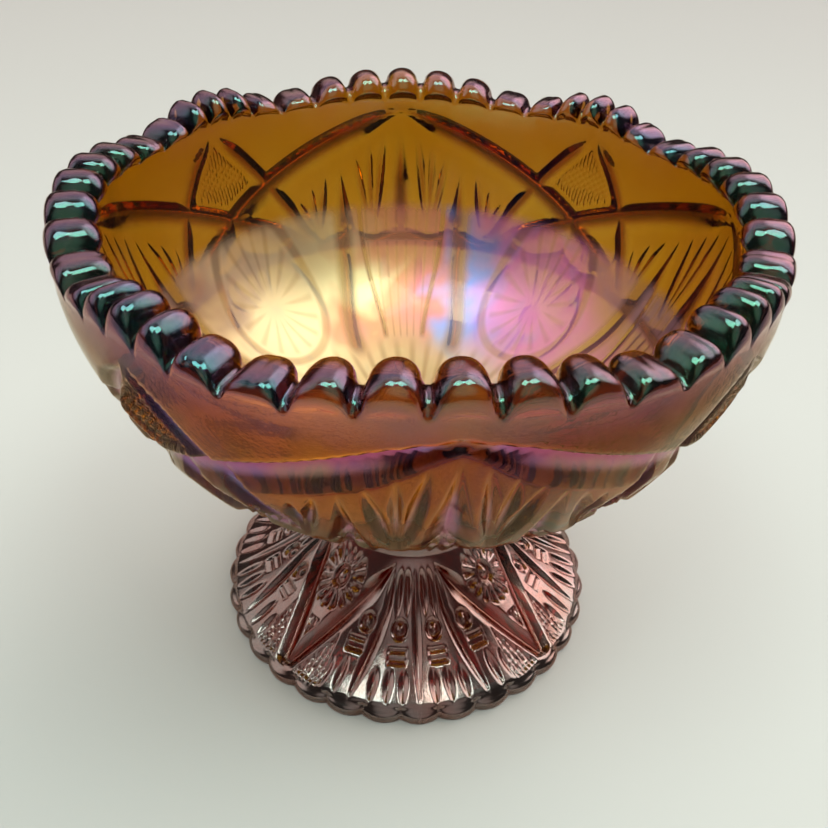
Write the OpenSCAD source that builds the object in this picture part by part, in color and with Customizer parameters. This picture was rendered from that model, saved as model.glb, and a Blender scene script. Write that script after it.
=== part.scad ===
// Footed fruit bowl in pressed glass: a deep bowl with a beaded, waved rim, lifted
// off a separate pedestal base. Millimetres, +Z up, origin at the centre of the
// ring that the base stands on.

/* [Rim] */
// Radius of the circle through the middle of the rim beads
rim_r = 100; // [95:1:105]
// Thickness of the wall at the rim
rim_wall = 10.8; // [9.6:0.2:12]
// Height of the highest beads above the table
crest_z = 171; // [166:1:178]
// How far the beads stand above the edge between them
bead_rise = 6; // [5:0.5:7]
// How far the rim dips between two neighbouring waves
wave_drop = 8; // [5:0.5:9]
// Beads on each wide wave
wide_beads = 7; // [5:2:7]
// Beads on each narrow wave, which stand closer together
narrow_beads = 5; // [3:2:5]
// Angle between the beads of a wide wave
wide_pitch = 8.2; // [7.8:0.1:8.4]
// Angle between the beads of a narrow wave
narrow_pitch = 5.85; // [5.4:0.05:6]

/* [Bowl] */
// Height of the skirt that the fans end in
skirt_z = 110; // [106:1:114]
// Radius of that skirt
skirt_r = 91.5; // [90:0.5:93]
// How far the bowl's underside steps in below the skirt
skirt_step = 3; // [2:0.5:5]
// Number of fans round the bowl, with a pointed groove between each two
fans = 24; // [20:4:28]
// Width of the crossing arches that are cut round the bowl
arch_w = 5; // [3:0.5:6]
// Depth of those arches
arch_depth = 3; // [2:0.5:4]
// Width of the cuts on both sides of each kite, where two arches cross
kite_w = 3.4; // [2:0.2:4]
// Thickness of the bowl's floor
floor_t = 6; // [5:0.5:8]
// Outside radius of the ring under the bowl
ring_r = 34; // [30:1:36]
// Width of that ring
ring_w = 5; // [4:0.5:7]

/* [Pedestal base] */
// Radius of the foot over its scallops
foot_r = 71.5; // [68:0.5:76]
// Number of scallops round the foot
foot_scallops = 32; // [28:4:36]
// Radius of the narrow neck
neck_r = 28; // [26:1:30]
// Height of the neck
neck_z = 40; // [38:1:44]
// Height of the seat that the bowl's ring rests on
seat_z = 60; // [58:1:62]
// Depth of the socket round that seat
socket_depth = 4; // [3:0.5:5]
// Gap between the bowl's ring and the socket's wall
socket_gap = 0.6; // [0.3:0.1:1]
// Thickness of the base's glass
base_t = 6.5; // [5:0.5:8]

/* [Hidden] */
$fn = 96;
quarter = 90;                            // the rim's waves repeat four times round
wide_bead_r = 5.8;
narrow_bead_r = 4.7;
bead_root = 4;                           // how deep a bead runs into the wall
edge_z = crest_z - bead_rise;            // highest point of the edge between beads
rim_out = rim_r + rim_wall / 2;
rim_in = rim_r - rim_wall / 2;
ring_h = 6;                              // height of the ring under the bowl
floor_z = seat_z + ring_h;               // underside of the bowl's floor
wall_bulge = 0.4;                        // how far the wall swells out below its edge
groove_r = 6;                            // radius at the foot of a groove between two fans
groove_out = 2.6;                        // how far its middle stands out of the wall there
groove_h = 42;
groove_lean = 15;                        // degrees that the wall leans out there
arch_z = 107.7;                          // height at which an arch's plane meets the axis
arch_turn = 30;                          // direction in which that plane climbs
arch_tilt = 27.5;
arch_reach = 56;                         // degrees that an arch runs to each side of its point
kite_z = 59.3;                           // height at which a kite side's plane meets the axis
kite_tilt = 52.4;
kite_low = 113;
kite_high = 153;
kite_from = 26;                          // degrees from the wave's middle, out to the diagonal
foot_h = 4;                              // thickness of the foot's scalloped flange
foot_scallop_r = 7.4;
shoulder_r = foot_r - 3.5;               // radius of the foot's top edge
shoulder_z = foot_h + 3;
hollow_r = shoulder_r - 6;               // radius of the hollow under the foot
socket_r = ring_r + socket_gap;
socket_out = socket_r + 5.4;
socket_top = seat_z + socket_depth;

// Points on a shallow curve from a to b that stands off the straight line by sag
// at its middle, to the right of the way it runs
function bow(a, b, sag, steps) =
    let (d = b - a, n = [d[1], -d[0]] / norm(d))
        [for (i = [0:steps]) let (t = i / steps) a + t * d + 4 * sag * t * (1 - t) * n];

// Drop below the middle of a wave at a place t, which is 1 at the wave's end
function drop(t) = wave_drop * t * t;

// Outline of the wall, from the floor up the outside and down the inside
module wall_section() {
    polygon(concat(
        [[0, floor_z], [ring_r + 2, floor_z]],
        bow([ring_r + 4, floor_z + 1], [skirt_r - skirt_step, skirt_z], 6, 10),
        bow([skirt_r, skirt_z + 1], [rim_out + wall_bulge, edge_z - 10], 3.4, 8),
        [[rim_out, edge_z]],
        bow([rim_in, edge_z], [skirt_r - 9, skirt_z - 1], -2.6, 8),
        bow([skirt_r - 11, skirt_z - 5], [10, floor_z + floor_t], -7.5, 10),
        [[0, floor_z + floor_t]]
    ));
}

// A bar through the bowl whose round top gives one wave of the edge on each side
module wave_bar(count, pitch) {
    half_width = rim_r * sin(count / 2 * pitch);
    r = (half_width * half_width + wave_drop * wave_drop) / (2 * wave_drop);
    translate([0, 0, edge_z - r])
        rotate([0, 90, 0])
            cylinder(r = r, h = 3 * rim_r, center = true, $fn = 180);
}

// Everything under the waved edge
module under_edge() {
    cylinder(r = 2 * rim_r, h = edge_z - wave_drop);
    for (q = [0:1]) {
        rotate([0, 0, q * quarter])
            wave_bar(wide_beads, wide_pitch);
        rotate([0, 0, (q + 0.5) * quarter])
            wave_bar(narrow_beads, narrow_pitch);
    }
}

// A finger with a round top that stands in the wall's edge
module bead(r, top) {
    root = top - bead_rise - bead_root;
    translate([rim_r, 0, root])
        cylinder(r = r, h = top - r - root);
    translate([rim_r, 0, top - r])
        sphere(r = r);
}

// One wave of beads, counted from its middle
module bead_wave(count, pitch, r) {
    half = (count - 1) / 2;
    for (i = [-half:half])
        rotate([0, 0, i * pitch])
            bead(r, crest_z - drop(i / (half + 0.5)));
}

// The pointed grooves between the fans, which scallop the skirt
module grooves() {
    for (i = [0:fans - 1])
        rotate([0, 0, i * 360 / fans])
            translate([skirt_r + groove_out, 0, skirt_z - 2])
                rotate([0, groove_lean, 0])
                    cylinder(r1 = groove_r, r2 = 0, h = groove_h);
}

// What is left of the bowl inside the floor of the arches' cuts
module arch_core() {
    rotate_extrude()
        polygon(concat(
            [[0, 0], [skirt_r - arch_depth, 0]],
            bow([skirt_r - arch_depth, skirt_z], [rim_out + wall_bulge - arch_depth, edge_z - 10], 3.4, 8),
            [[rim_out + wall_bulge - arch_depth, crest_z], [0, crest_z]]
        ));
}

// A wedge of space round the axis, from one direction to another
module wedge(from, to, low, high) {
    reach = 2 * rim_r;
    translate([0, 0, low])
        linear_extrude(high - low)
            polygon([[0, 0], [reach * cos(from), reach * sin(from)], [reach * cos(to), reach * sin(to)]]);
}

// One side of an arch, cut along a slanted plane from its point to past the next arch
module arch_side() {
    intersection() {
        translate([0, 0, arch_z])
            rotate([0, 0, -arch_turn])
                rotate([0, -arch_tilt, 0])
                    cube([4 * rim_r, 4 * rim_r, arch_w], center = true);
        wedge(0, arch_reach, seat_z, crest_z);
    }
}

// One side of a kite, cut along a steeper plane from the diagonal down to the skirt
module kite_side() {
    intersection() {
        translate([0, 0, kite_z])
            rotate([kite_tilt, 0, 0])
                cube([4 * rim_r, 4 * rim_r, kite_w], center = true);
        wedge(kite_from, quarter / 2, kite_low, kite_high);
    }
}

// Eight arch sides and eight kite sides, as deep as the core leaves them
module arches() {
    difference() {
        for (q = [0:3], m = [0:1])
            rotate([0, 0, q * quarter])
                mirror([0, m, 0]) {
                    arch_side();
                    kite_side();
                }
        arch_core();
    }
}

module bowl() {
    color([0.74, 0.47, 0.12]) {
        difference() {
            intersection() {
                rotate_extrude()
                    wall_section();
                under_edge();
            }
            grooves();
            arches();
        }
        for (q = [0:3]) {
            rotate([0, 0, q * quarter])
                bead_wave(wide_beads, wide_pitch, wide_bead_r);
            rotate([0, 0, (q + 0.5) * quarter])
                bead_wave(narrow_beads, narrow_pitch, narrow_bead_r);
        }
        translate([0, 0, seat_z])
            difference() {
                cylinder(r = ring_r, h = ring_h + 1);
                translate([0, 0, -1])
                    cylinder(r = ring_r - ring_w, h = ring_h + 1);
            }
    }
}

// Outline of the base: up the outside, across the socket, then down the hollow
module base_section() {
    polygon(concat(
        [[hollow_r, 0], [shoulder_r, 0]],
        bow([shoulder_r, shoulder_z], [neck_r, neck_z], -3.5, 10),
        bow([neck_r, neck_z], [socket_out, socket_top - 3], -2.2, 8),
        [[socket_out, socket_top], [socket_r, socket_top], [socket_r, seat_z]],
        [[0, seat_z], [0, neck_z], [neck_r - base_t - 6, neck_z]],
        bow([neck_r - base_t, neck_z - 5], [hollow_r - 1, 3], 3.5, 8)
    ));
}

// Scalloped ring at the bottom of the foot
module flange() {
    linear_extrude(foot_h)
        difference() {
            union() {
                circle(r = foot_r - 2);
                for (i = [0:foot_scallops - 1])
                    rotate([0, 0, i * 360 / foot_scallops])
                        translate([foot_r - foot_scallop_r, 0])
                            circle(r = foot_scallop_r);
            }
            circle(r = hollow_r);
        }
}

module pedestal_base() {
    color([0.50, 0.32, 0.30]) {
        rotate_extrude()
            base_section();
        flange();
    }
}

bowl();
pedestal_base();
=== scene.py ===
import bpy
import numpy as np
from mathutils import Matrix, Vector


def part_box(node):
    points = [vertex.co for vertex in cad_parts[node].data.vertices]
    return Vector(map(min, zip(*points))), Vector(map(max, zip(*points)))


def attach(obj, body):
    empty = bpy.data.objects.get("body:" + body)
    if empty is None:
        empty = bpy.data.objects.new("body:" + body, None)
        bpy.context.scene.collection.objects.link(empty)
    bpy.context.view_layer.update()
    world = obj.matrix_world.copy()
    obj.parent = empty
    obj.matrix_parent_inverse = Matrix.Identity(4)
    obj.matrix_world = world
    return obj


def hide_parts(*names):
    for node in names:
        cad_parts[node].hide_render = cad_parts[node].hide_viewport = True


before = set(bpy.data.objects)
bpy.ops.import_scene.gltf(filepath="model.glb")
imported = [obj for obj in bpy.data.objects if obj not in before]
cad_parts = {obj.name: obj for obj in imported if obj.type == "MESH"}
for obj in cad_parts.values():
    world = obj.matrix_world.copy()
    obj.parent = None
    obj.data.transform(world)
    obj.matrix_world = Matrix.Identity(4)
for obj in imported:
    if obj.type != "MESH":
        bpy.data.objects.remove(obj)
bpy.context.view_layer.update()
bowlLow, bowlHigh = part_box("bowl")
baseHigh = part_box("pedestal_base")[1]

mm = 0.001
waves = 4                      # the whole pattern repeats four times round
seatZ = bowlLow.z / mm         # heights and radii are in millimetres from here on
crestZ = bowlHigh.z / mm
footR = baseHigh.x / mm


def smoothStep(x, low, high):
    # 0 below low, 1 above high, with a soft S between them
    t = np.clip((x - low) / (high - low), 0, 1)
    return t * t * (3 - 2 * t)


def softEdge(x, soft=0.12):
    # x where it is above 0 and 0 below, with the corner rounded off
    return 0.5 * (x + np.sqrt(x * x + soft * soft))


def vCut(distance, halfWidth, depth):
    # A V-shaped cut: depth * (1 - distance / halfWidth), with its foot and both of its
    # edges eased, and none past its half width.
    rounded = np.sqrt(distance * distance + 0.09) - 0.3
    inside = 1 - rounded / np.maximum(halfWidth, 0.05)
    return depth * np.maximum(softEdge(inside) - 0.02, 0)


def lens(t):
    # width of a leaf: sin(pi * t ** 0.8) ** 0.8, for t from 0 to 1 along it
    u = np.clip(t, 0, 1)
    return np.sin(np.pi * u ** 0.8) ** 0.8


def throughPoints(points, count):
    # Catmull-Rom curve through the points, as count places evenly spread along its length
    p = np.array(points, float)
    p = np.vstack([2 * p[0] - p[1], p, 2 * p[-1] - p[-2]])
    t = np.linspace(0, 1, 24, endpoint=False)[None, :, None]
    a, b, c, d = (p[i:len(p) - 3 + i, None, :] for i in range(4))
    curve = 0.5 * (2 * b + (c - a) * t + (2 * a - 5 * b + 4 * c - d) * t ** 2
                   + (3 * b - a - 3 * c + d) * t ** 3)
    curve = np.vstack([curve.reshape(-1, 2), p[-2:-1]])
    length = np.concatenate([[0], np.cumsum(np.hypot(*np.diff(curve, axis=0).T))])
    at = np.linspace(0, length[-1], count)
    return np.column_stack([np.interp(at, length, curve[:, k]) for k in range(2)])


def sideways(profile):
    # unit vectors across a profile of (radius, height): (dz, -dr) over their length, which
    # is to the right of the way it runs
    along = np.gradient(profile, axis=0)
    along /= np.linalg.norm(along, axis=1, keepdims=True)
    return np.column_stack([along[:, 1], -along[:, 0]])


def around(count):
    # count angles once round, in degrees from the front
    return np.arange(count) * 360.0 / count


def fromFront(angle):
    # angle from the middle of the nearest wide wave, 0 to 45 degrees on either side
    return np.abs((angle + 45) % 90 - 45)


def toRows(radius, height, angle):
    # rows of points (r * sin(angle), -r * cos(angle), z), so angle 0 is the front, at -Y
    turn = np.radians(angle)
    x, y, z = np.broadcast_arrays(radius * np.sin(turn), -radius * np.cos(turn), height)
    return np.stack([x, y, z], axis=-1)


def relief(profile, angle, cutDepth):
    # the profile carried once round, as profile - side * cutDepth
    side = sideways(profile)
    radius = profile[:, 0:1] - side[:, 0:1] * cutDepth
    height = profile[:, 1:2] - side[:, 1:2] * cutDepth
    return toRows(radius, height, angle[None, :])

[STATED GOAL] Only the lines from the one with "down the hollow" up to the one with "before = set(bpy.data.objects)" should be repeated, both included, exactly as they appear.

[ANSWER TO THIS PROBLEM]
// Outline of the base: up the outside, across the socket, then down the hollow
module base_section() {
    polygon(concat(
        [[hollow_r, 0], [shoulder_r, 0]],
        bow([shoulder_r, shoulder_z], [neck_r, neck_z], -3.5, 10),
        bow([neck_r, neck_z], [socket_out, socket_top - 3], -2.2, 8),
        [[socket_out, socket_top], [socket_r, socket_top], [socket_r, seat_z]],
        [[0, seat_z], [0, neck_z], [neck_r - base_t - 6, neck_z]],
        bow([neck_r - base_t, neck_z - 5], [hollow_r - 1, 3], 3.5, 8)
    ));
}

// Scalloped ring at the bottom of the foot
module flange() {
    linear_extrude(foot_h)
        difference() {
            union() {
                circle(r = foot_r - 2);
                for (i = [0:foot_scallops - 1])
                    rotate([0, 0, i * 360 / foot_scallops])
                        translate([foot_r - foot_scallop_r, 0])
                            circle(r = foot_scallop_r);
            }
            circle(r = hollow_r);
        }
}

module pedestal_base() {
    color([0.50, 0.32, 0.30]) {
        rotate_extrude()
            base_section();
        flange();
    }
}

bowl();
pedestal_base();
=== scene.py ===
import bpy
import numpy as np
from mathutils import Matrix, Vector


def part_box(node):
    points = [vertex.co for vertex in cad_parts[node].data.vertices]
    return Vector(map(min, zip(*points))), Vector(map(max, zip(*points)))


def attach(obj, body):
    empty = bpy.data.objects.get("body:" + body)
    if empty is None:
        empty = bpy.data.objects.new("body:" + body, None)
        bpy.context.scene.collection.objects.link(empty)
    bpy.context.view_layer.update()
    world = obj.matrix_world.copy()
    obj.parent = empty
    obj.matrix_parent_inverse = Matrix.Identity(4)
    obj.matrix_world = world
    return obj


def hide_parts(*names):
    for node in names:
        cad_parts[node].hide_render = cad_parts[node].hide_viewport = True


before = set(bpy.data.objects)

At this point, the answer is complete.